** BEGIN SOURCE MATERIAL **

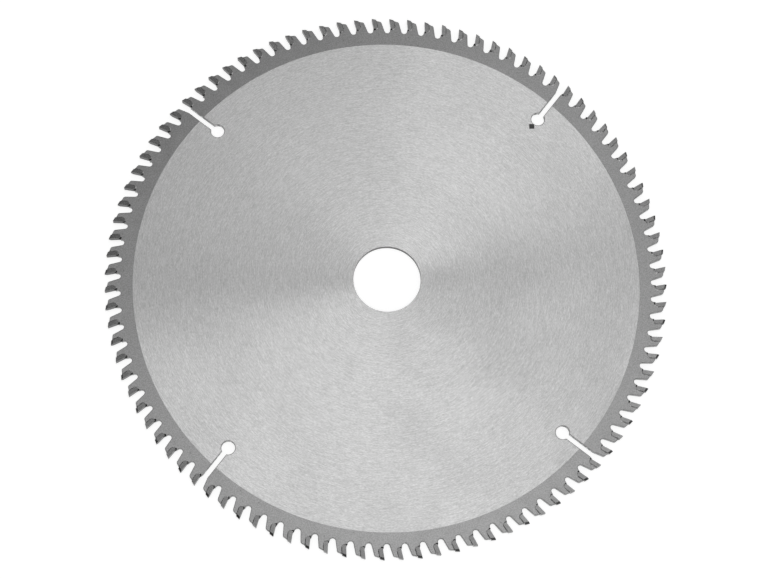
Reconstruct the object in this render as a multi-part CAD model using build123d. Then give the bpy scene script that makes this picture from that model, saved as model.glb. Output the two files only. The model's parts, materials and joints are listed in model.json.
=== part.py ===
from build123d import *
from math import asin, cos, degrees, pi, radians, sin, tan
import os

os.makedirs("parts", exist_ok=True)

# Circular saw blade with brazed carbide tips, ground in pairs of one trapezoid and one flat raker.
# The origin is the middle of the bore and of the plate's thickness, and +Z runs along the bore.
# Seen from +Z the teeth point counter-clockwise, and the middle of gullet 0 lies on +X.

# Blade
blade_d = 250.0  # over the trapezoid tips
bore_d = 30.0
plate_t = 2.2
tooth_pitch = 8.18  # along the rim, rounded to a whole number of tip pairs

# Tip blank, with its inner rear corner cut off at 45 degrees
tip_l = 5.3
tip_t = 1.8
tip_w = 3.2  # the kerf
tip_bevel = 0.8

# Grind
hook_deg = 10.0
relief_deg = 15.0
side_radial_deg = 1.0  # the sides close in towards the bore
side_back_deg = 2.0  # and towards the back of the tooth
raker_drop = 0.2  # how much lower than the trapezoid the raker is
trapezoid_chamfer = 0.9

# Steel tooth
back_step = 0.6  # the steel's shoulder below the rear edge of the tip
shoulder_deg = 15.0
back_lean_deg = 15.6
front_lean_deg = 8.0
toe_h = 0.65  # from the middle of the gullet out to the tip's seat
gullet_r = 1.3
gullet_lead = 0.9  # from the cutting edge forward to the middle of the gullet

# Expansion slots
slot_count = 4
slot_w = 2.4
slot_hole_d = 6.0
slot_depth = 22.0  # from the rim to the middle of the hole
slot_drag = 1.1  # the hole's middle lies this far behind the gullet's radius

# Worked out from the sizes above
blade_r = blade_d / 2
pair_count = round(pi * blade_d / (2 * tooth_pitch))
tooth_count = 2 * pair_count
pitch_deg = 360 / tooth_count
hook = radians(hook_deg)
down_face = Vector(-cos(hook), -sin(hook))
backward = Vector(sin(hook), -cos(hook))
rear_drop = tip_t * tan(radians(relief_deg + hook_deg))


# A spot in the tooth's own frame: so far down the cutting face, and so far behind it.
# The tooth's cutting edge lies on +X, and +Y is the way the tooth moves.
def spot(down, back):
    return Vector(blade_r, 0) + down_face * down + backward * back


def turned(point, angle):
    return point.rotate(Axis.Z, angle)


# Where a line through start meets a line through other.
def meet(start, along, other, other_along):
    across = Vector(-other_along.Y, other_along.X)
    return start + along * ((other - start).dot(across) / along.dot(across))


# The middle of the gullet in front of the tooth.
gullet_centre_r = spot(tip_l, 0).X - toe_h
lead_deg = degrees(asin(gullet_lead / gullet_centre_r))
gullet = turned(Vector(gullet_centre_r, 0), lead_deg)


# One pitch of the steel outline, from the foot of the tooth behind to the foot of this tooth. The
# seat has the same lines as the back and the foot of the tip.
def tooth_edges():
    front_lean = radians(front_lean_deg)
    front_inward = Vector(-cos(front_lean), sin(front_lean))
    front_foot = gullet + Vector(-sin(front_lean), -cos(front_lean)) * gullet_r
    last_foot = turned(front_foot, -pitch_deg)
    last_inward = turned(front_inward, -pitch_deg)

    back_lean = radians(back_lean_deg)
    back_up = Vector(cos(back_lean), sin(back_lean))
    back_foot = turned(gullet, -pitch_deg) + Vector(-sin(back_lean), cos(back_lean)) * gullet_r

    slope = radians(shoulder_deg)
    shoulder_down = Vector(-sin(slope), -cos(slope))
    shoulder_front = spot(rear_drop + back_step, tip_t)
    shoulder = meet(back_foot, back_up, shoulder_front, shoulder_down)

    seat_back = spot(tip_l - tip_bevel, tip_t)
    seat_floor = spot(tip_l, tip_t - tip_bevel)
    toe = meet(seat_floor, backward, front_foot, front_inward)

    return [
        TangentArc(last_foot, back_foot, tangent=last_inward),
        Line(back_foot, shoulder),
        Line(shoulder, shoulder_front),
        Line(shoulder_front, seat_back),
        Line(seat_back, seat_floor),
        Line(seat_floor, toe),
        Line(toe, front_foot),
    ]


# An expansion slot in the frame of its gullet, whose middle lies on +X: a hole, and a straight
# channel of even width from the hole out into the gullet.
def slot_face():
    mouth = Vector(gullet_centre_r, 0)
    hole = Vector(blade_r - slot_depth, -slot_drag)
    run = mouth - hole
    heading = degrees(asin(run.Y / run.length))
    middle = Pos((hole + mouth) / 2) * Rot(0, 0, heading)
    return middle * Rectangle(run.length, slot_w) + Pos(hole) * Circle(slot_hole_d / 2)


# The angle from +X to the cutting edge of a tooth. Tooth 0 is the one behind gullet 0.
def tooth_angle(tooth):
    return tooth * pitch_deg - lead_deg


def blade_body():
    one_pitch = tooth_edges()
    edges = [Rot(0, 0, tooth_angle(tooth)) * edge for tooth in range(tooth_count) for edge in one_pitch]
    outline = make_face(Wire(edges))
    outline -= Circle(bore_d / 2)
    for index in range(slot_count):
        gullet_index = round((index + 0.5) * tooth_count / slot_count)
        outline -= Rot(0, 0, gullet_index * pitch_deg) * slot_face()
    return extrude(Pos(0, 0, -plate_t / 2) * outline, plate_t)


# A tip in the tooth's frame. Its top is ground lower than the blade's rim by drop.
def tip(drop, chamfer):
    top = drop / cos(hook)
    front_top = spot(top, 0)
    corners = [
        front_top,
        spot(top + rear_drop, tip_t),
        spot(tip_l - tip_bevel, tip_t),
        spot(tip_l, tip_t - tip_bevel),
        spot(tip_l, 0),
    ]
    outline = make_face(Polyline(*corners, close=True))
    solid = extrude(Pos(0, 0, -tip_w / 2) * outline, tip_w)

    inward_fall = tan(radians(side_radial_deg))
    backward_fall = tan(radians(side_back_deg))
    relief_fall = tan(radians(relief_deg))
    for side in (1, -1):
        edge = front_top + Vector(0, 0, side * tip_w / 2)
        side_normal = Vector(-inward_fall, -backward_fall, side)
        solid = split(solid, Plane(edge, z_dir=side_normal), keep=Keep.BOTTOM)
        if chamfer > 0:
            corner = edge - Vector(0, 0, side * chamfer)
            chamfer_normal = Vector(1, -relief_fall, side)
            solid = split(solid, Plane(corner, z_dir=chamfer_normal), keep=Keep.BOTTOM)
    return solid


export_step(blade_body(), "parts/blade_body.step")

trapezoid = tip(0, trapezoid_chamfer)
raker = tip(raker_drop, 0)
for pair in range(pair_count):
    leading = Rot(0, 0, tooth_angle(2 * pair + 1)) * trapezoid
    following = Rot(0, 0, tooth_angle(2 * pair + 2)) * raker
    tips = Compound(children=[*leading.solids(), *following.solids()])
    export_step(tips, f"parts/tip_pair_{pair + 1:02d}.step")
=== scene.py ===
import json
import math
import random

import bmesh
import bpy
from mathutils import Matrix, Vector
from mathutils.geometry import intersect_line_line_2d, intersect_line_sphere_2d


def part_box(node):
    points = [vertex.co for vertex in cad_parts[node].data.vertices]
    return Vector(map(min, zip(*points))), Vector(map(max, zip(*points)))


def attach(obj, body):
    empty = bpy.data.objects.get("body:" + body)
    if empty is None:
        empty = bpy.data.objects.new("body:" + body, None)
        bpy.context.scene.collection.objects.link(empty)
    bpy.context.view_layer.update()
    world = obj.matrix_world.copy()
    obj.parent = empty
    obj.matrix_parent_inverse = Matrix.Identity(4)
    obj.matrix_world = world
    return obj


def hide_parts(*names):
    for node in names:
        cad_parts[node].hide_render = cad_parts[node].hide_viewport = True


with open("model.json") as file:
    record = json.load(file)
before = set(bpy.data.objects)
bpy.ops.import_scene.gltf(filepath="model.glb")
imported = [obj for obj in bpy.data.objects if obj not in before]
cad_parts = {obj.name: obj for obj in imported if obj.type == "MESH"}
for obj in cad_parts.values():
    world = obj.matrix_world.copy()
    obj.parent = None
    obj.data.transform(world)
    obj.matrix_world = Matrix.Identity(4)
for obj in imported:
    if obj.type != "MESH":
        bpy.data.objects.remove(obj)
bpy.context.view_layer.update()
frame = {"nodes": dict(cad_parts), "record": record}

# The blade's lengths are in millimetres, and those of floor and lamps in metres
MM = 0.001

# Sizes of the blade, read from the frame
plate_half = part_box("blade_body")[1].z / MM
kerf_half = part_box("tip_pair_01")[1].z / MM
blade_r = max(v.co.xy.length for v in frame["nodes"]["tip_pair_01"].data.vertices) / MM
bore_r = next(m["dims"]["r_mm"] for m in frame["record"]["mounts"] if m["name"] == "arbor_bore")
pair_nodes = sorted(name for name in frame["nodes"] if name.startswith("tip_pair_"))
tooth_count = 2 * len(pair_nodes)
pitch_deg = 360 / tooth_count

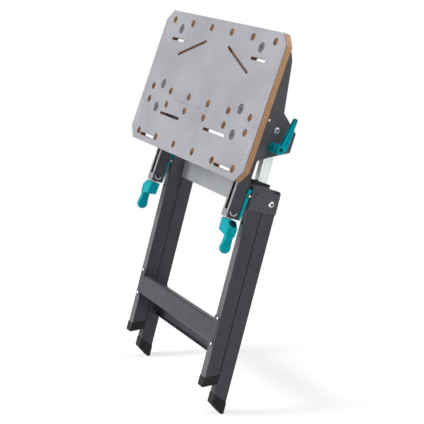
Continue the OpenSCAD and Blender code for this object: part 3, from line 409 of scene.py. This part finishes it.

** END SOURCE MATERIAL **

> **BRIEF**
Copy verbatim the line that contains "trapezoid = tip(0, trapezoid_chamfer)", the line that contains "obj.matrix_world = Matrix.Identity(4)", and all lines between them.

> **OUTPUT BELOW**
trapezoid = tip(0, trapezoid_chamfer)
raker = tip(raker_drop, 0)
for pair in range(pair_count):
    leading = Rot(0, 0, tooth_angle(2 * pair + 1)) * trapezoid
    following = Rot(0, 0, tooth_angle(2 * pair + 2)) * raker
    tips = Compound(children=[*leading.solids(), *following.solids()])
    export_step(tips, f"parts/tip_pair_{pair + 1:02d}.step")
=== scene.py ===
import json
import math
import random

import bmesh
import bpy
from mathutils import Matrix, Vector
from mathutils.geometry import intersect_line_line_2d, intersect_line_sphere_2d


def part_box(node):
    points = [vertex.co for vertex in cad_parts[node].data.vertices]
    return Vector(map(min, zip(*points))), Vector(map(max, zip(*points)))


def attach(obj, body):
    empty = bpy.data.objects.get("body:" + body)
    if empty is None:
        empty = bpy.data.objects.new("body:" + body, None)
        bpy.context.scene.collection.objects.link(empty)
    bpy.context.view_layer.update()
    world = obj.matrix_world.copy()
    obj.parent = empty
    obj.matrix_parent_inverse = Matrix.Identity(4)
    obj.matrix_world = world
    return obj


def hide_parts(*names):
    for node in names:
        cad_parts[node].hide_render = cad_parts[node].hide_viewport = True


with open("model.json") as file:
    record = json.load(file)
before = set(bpy.data.objects)
bpy.ops.import_scene.gltf(filepath="model.glb")
imported = [obj for obj in bpy.data.objects if obj not in before]
cad_parts = {obj.name: obj for obj in imported if obj.type == "MESH"}
for obj in cad_parts.values():
    world = obj.matrix_world.copy()
    obj.parent = None
    obj.data.transform(world)
    obj.matrix_world = Matrix.Identity(4)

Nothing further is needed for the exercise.